The agency acknowledges there are occasional errors but the numbers are small.

Of the more than 380,000 total deaths reported in 2012, errors occurred in 0.1 per cent of the cases, which translates to about 380 people, the agency told Postmedia News.

"At this time, it has not been determined that taxpayers erroneously declared as deceased is in fact a systemic issue," CRA spokeswoman Mylene Croteau told Postmedia News in an email. "The Office of the Taxpayers’ Ombudsman is reviewing this situation and has not yet made a determination."

The shift to get such information electronically from most provinces has cut the error rate, she added.

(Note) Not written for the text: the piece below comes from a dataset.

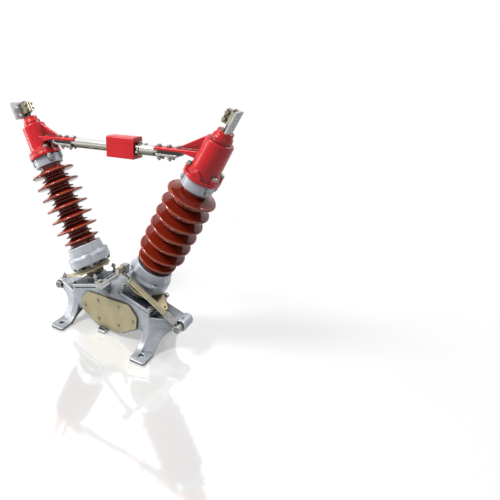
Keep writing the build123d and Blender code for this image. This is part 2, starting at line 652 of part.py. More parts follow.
def contact_fingers():
    """Finger block on the tube's end, with two rows of fingers over and under the blade."""
    half_w = (FINGER_COUNT - 1) / 2 * FINGER_PITCH + FINGER_W / 2
    reach = BLADE_T / 2 + FINGER_GAP + FINGER_T
    body = block(FINGER_BLOCK_X, FINGER_BLOCK_X + FINGER_BLOCK_L, -half_w, half_w,
                 TUBE_Z - reach, TUBE_Z + reach)
    for i in range(FINGER_COUNT):
        y = (i - (FINGER_COUNT - 1) / 2) * FINGER_PITCH
        for sign in (-1, 1):
            z0, z1 = sorted((TUBE_Z + sign * reach, TUBE_Z + sign * (reach - FINGER_T)))
            body += block(FINGER_BLOCK_X, FINGER_TIP_X, y - FINGER_W / 2, y + FINGER_W / 2, z0, z1)
    return body


def contact_blade():
    """Flat blade with a round collar on the right tube's end."""
    blade = block(BLADE_TIP_X, BLADE_COLLAR_X, -BLADE_HALF_Y, BLADE_HALF_Y,
                  TUBE_Z - BLADE_T / 2, TUBE_Z + BLADE_T / 2)
    collar = Rot(0, 90, 0) * Cylinder(COLLAR_R, COLLAR_T)
    return blade + Pos(BLADE_COLLAR_X - COLLAR_T / 2, 0, TUBE_Z) * collar


def terminal_stud():
    """Round stud that turns in the cap's neck."""
    low = CAP_NECK_TOP - TERM_STUD_DEPTH + TURN_GAP
    return drum(TERM_STUD_R, low, TERM_CLAMP_TOP + TERM_STUD_PROUD)


def terminal_clamp():
    """Split clamp round the stud, flat on its outer side, with two bolt lugs towards the middle."""
    reach = TERM_CLAMP_R + TERM_LUG_L
    half_lug = TERM_LUG_T + TERM_SLOT / 2
    body = drum(TERM_CLAMP_R, TERM_CLAMP_LOW, TERM_CLAMP_TOP)
    body -= block(0, TERM_CLAMP_R, -TERM_CLAMP_R, TERM_CLAMP_R, TERM_CLAMP_LOW, TERM_CLAMP_TOP)
    body += block(0, TERM_FLAT_X, -TERM_CLAMP_R, TERM_CLAMP_R, TERM_CLAMP_LOW, TERM_CLAMP_TOP)
    body += block(-reach, 0, -half_lug, half_lug, TERM_CLAMP_LOW, TERM_CLAMP_TOP)
    body -= block(-reach - LAP, 0, -TERM_SLOT / 2, TERM_SLOT / 2, TERM_CLAMP_LOW - LAP, TERM_CLAMP_TOP + LAP)
    return body - drum(TERM_STUD_R, TERM_CLAMP_LOW, TERM_CLAMP_TOP)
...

The low incidence of erroneously dead Canadians probably is little comfort to people like 85-year-old Maria Francisco, whom the CRA declared dead last year, resulting in the cutoff of her Ontario Trillium benefit.

"These are people who work for the government," her daughter Lavinia Nassif, who lives with her mother in North York, told the Toronto Star last October. "How do you put someone in the computer as dead without any death certificate?"

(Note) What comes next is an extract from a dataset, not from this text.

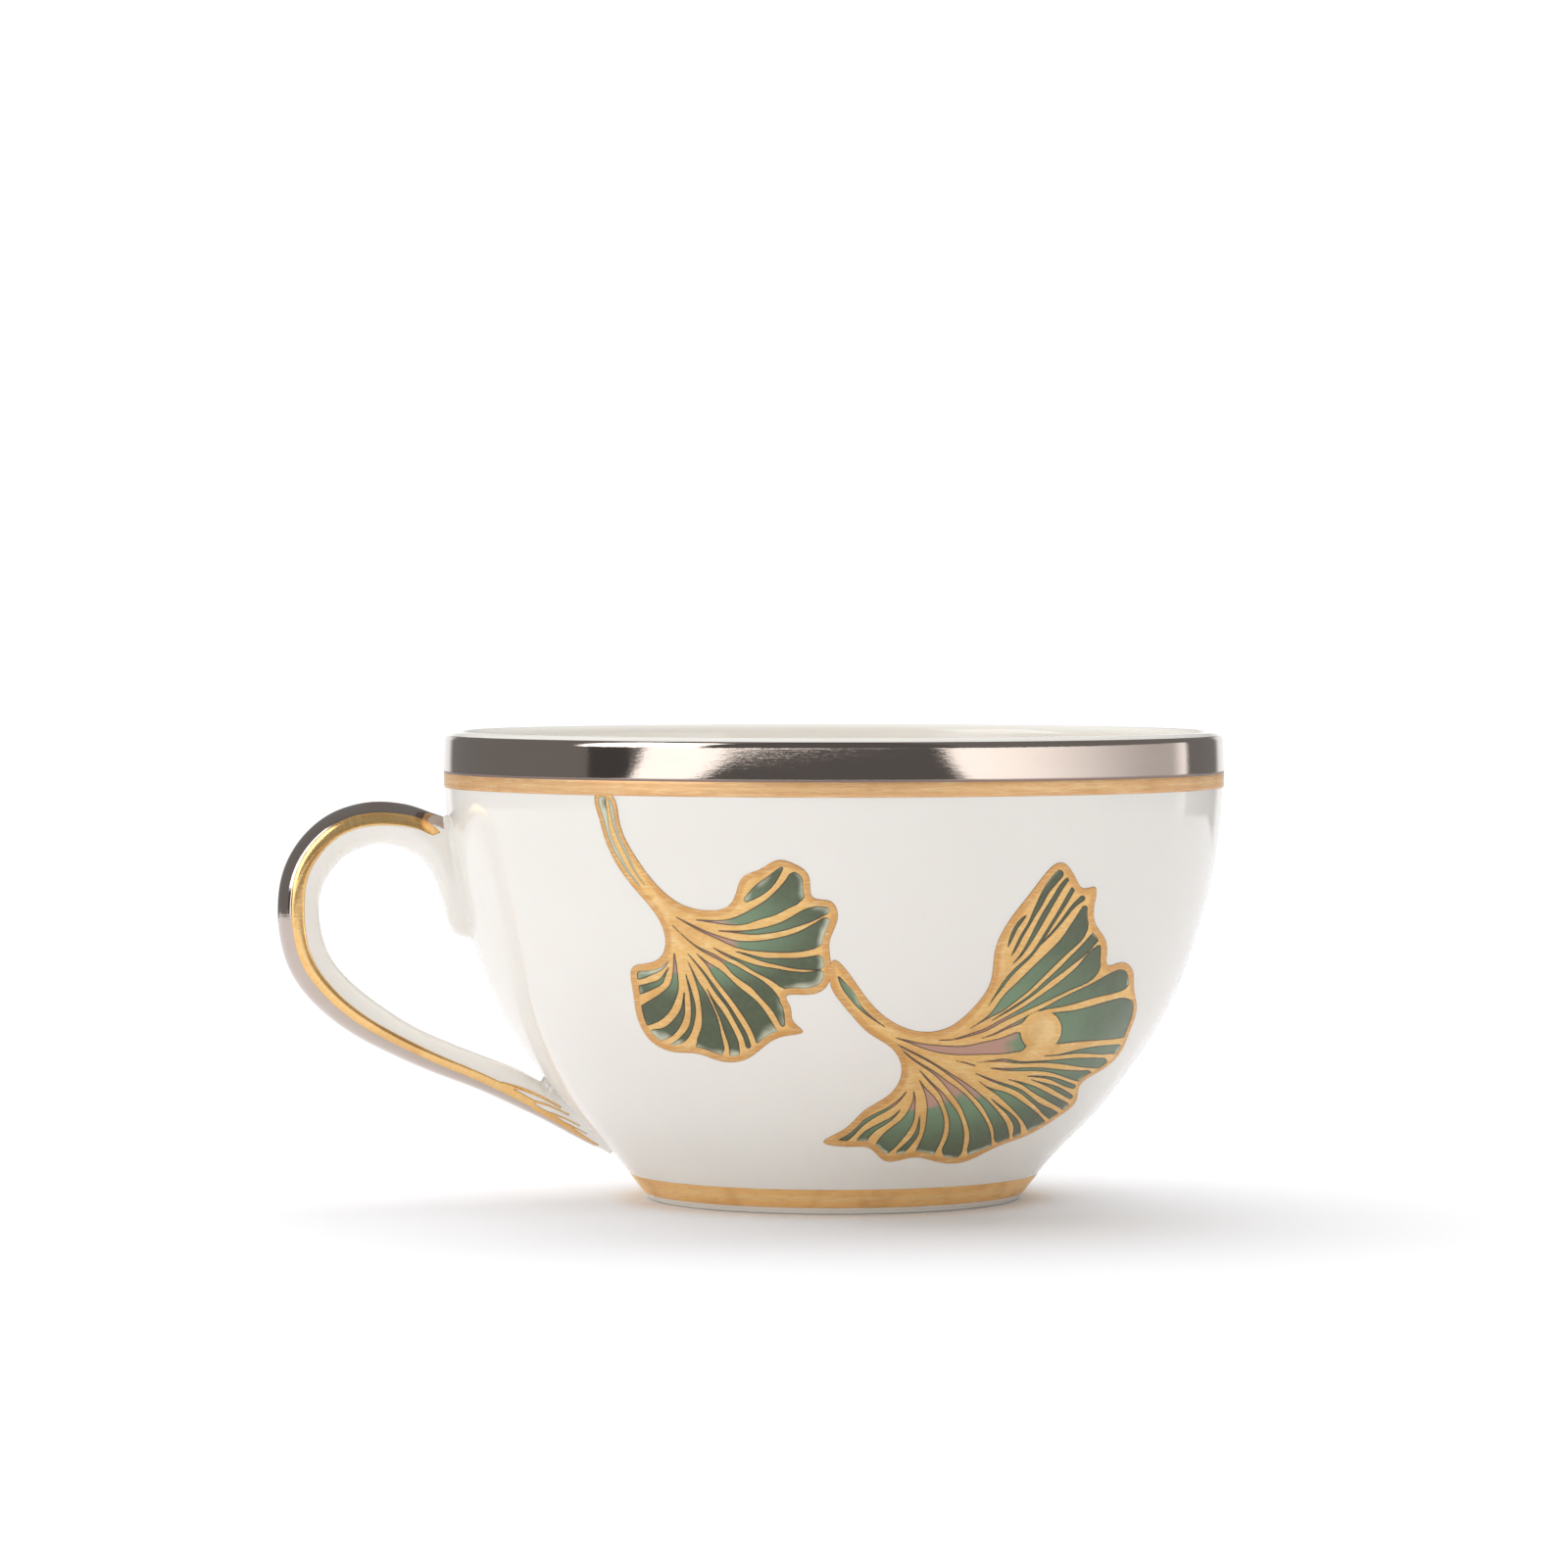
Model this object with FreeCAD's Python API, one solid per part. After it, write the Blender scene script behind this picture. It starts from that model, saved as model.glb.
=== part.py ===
"""Porcelain teacup with a loop handle, metal bands and two fan-shaped leaves.

Millimetres, +Z up.  The origin is the centre of the foot on the table, the
bowl turns about Z, and the handle lies in the XZ plane on the -X side.
Fired-on gold, platinum and enamel are thin layers that sit on the glaze.
"""
import FreeCAD
import Part

import math
import os

# ---- driving dimensions -------------------------------------------------
RIM_R = 50.0            # widest radius of the bowl, just below the lip
CUP_H = 60.0            # top of the lip
LIP_R = 1.2             # rounding of the lip
FOOT_R = 23.6           # outer radius of the face the cup rests on
FOOT_RING_W = 2.2       # width of the resting face
RECESS_H = 2.4          # how far the underside is hollowed
RECESS_DRAFT = 1.2      # how far the wall of that hollow leans inwards
FLOOR_Z = 6.3           # inside floor at the middle of the bowl
SKIN_T = 0.10           # thickness of a fired-on layer

PLATINUM_BAND_Z = (54.65, 59.62)
RIM_GOLD_Z = (52.85, 54.65)
FOOT_GOLD_Z = (0.83, 3.38)

LEAF_TURN = -6.5        # degrees about Z of the plane that the leaves face
LEAF_BORDER = 0.75      # width of the gold line round a leaf
VEIN_W = 0.40           # width of a gold vein
SPOT_R = 2.4            # gold spot on the large leaf

PLATINUM_HALF_ANGLE = 58.0      # of the handle's section, from its outer side
GOLD_HALF_ANGLE = 96.0          # where the gold line beside it ends

SIDE_SAMPLES = 60       # points that the bowl's side is offset through
SECTION_POINTS = 24     # points round one section of the handle
OUTLINE_STEPS = 4       # straight steps between two points of a leaf outline

# Outer side of the bowl, (radius, height), from the foot to below the lip.
BOWL_OUTSIDE = [
    (24.1, 0.5), (28.4, 5.8), (33.2, 10.6), (37.1, 15.4), (40.8, 20.8), (44.1, 26.9),
    (46.7, 34.2), (48.6, 41.6), (49.7, 49.2), (RIM_R, 56.0), (49.9, CUP_H - LIP_R),
]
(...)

Nassif only learned about the situation when she got a letter at their home addressed to the estate of the late Maria Francisco. Undoing the mistake was made harder by the fact the local CRA office no longer saw members of the public and only responds to mail enquiries, she said.

A call to the CRA's toll-free number revealed Nassif couldn't deal with the problem unless her mother filled out a form authorizing it – which proved difficult because Francisco is illiterate. To add insult to injury, if the matter wasn't cleared up by month's end, Francisco's pension would be cut off.

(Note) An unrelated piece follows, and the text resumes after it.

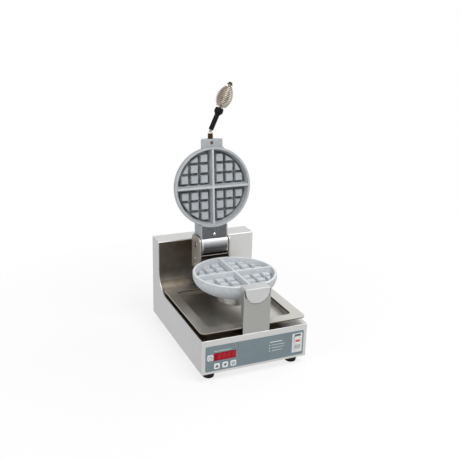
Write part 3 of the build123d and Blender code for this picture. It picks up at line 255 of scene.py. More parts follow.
def most(tree, *values):
    """The largest of sockets and numbers."""
    largest = values[0]
    for value in values[1:]:
        largest = math_node(tree, "MAXIMUM", largest, value)
    return largest


def raised(tree, base, mask, share):
    """base + share x mask, such as a roughness that a mask raises."""
    return math_node(tree, "ADD", times(tree, mask, share), base)


def vector_math(tree, operation, *values):
    """The outputs of a Vector Math node fed by sockets."""
    new = node(tree, "ShaderNodeVectorMath", operation=operation)
    for socket, value in zip(new.inputs, values):
        tree.links.new(value, socket)
    return new.outputs


def noise(tree, place, scale, detail, roughness=0.5):
    """A Noise Texture's value on a vector."""
    new = node(tree, "ShaderNodeTexNoise", Detail=detail, Roughness=roughness)
    tree.links.new(place, new.inputs["Vector"])
    feed(tree, new.inputs["Scale"], scale)
    return new.outputs["Fac"]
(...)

A CRA spokesman told the Star the agency's computer will declare someone dead if they accidentally write their date of birth in the section of the tax form for date of death. Mistakes can also turn up if the agency's data-entry clerks, who work at a pace of 180 keystrokes a minute, hit the wrong key.

If the CRA determines you're dead, that information is relayed to Services Canada, which can result in Canada Pension and Old Age Security payments being halted.

"We do take it seriously because it’s disruptive and disturbing to individuals," the CRA's Sam Papadopoulos told the Star.

Nassif was finally able to reach someone via the toll-free line who verified Francisco's identity through a number of questions.

[ Related: Revenue Canada corruption feared over $400K cheque to Nicolo Rizzuto ]

The problem, of course, isn't exclusive to the CRA. A Winnipeg man was declared dead by Manitoba's public auto insurer in 2012, QMI Agency reported.

George Johannesen got a letter addressed to his estate informing him that his driver's licence had been cancelled by Manitoba Public Insurance.

"I don't understand how this could have happened," Johannesen told QMI Agency.

"For me to be declared dead, someone would have to present a death certificate. For someone to get that, I guess I must have died sometime in October."

A spokesperson for the government insurer said the mistake was unrelated to its operation but could not give specific details, citing privacy rules.

In the United States, the federal Social Security Administration mistakenly declares thousands of Americans dead each year.

CNN reported in 2011 that of the 2.8 million death reports the administration receives each year, about 14,000 are incorrectly entered into the Death Master File. That's about one in 200.

"Erroneous death entries can lead to benefit termination, cause severe financial hardship and distress to affected individuals, and result in the publication of living individuals' [personal identifying information] in the [Death Master File]," the Inspector General said in its most recent evaluation of the database, CNN reported.

And like in Canada, the mistake can result in cancelled benefit payments and a sometimes nightmarish journey through the bureaucracy to resurrect themselves.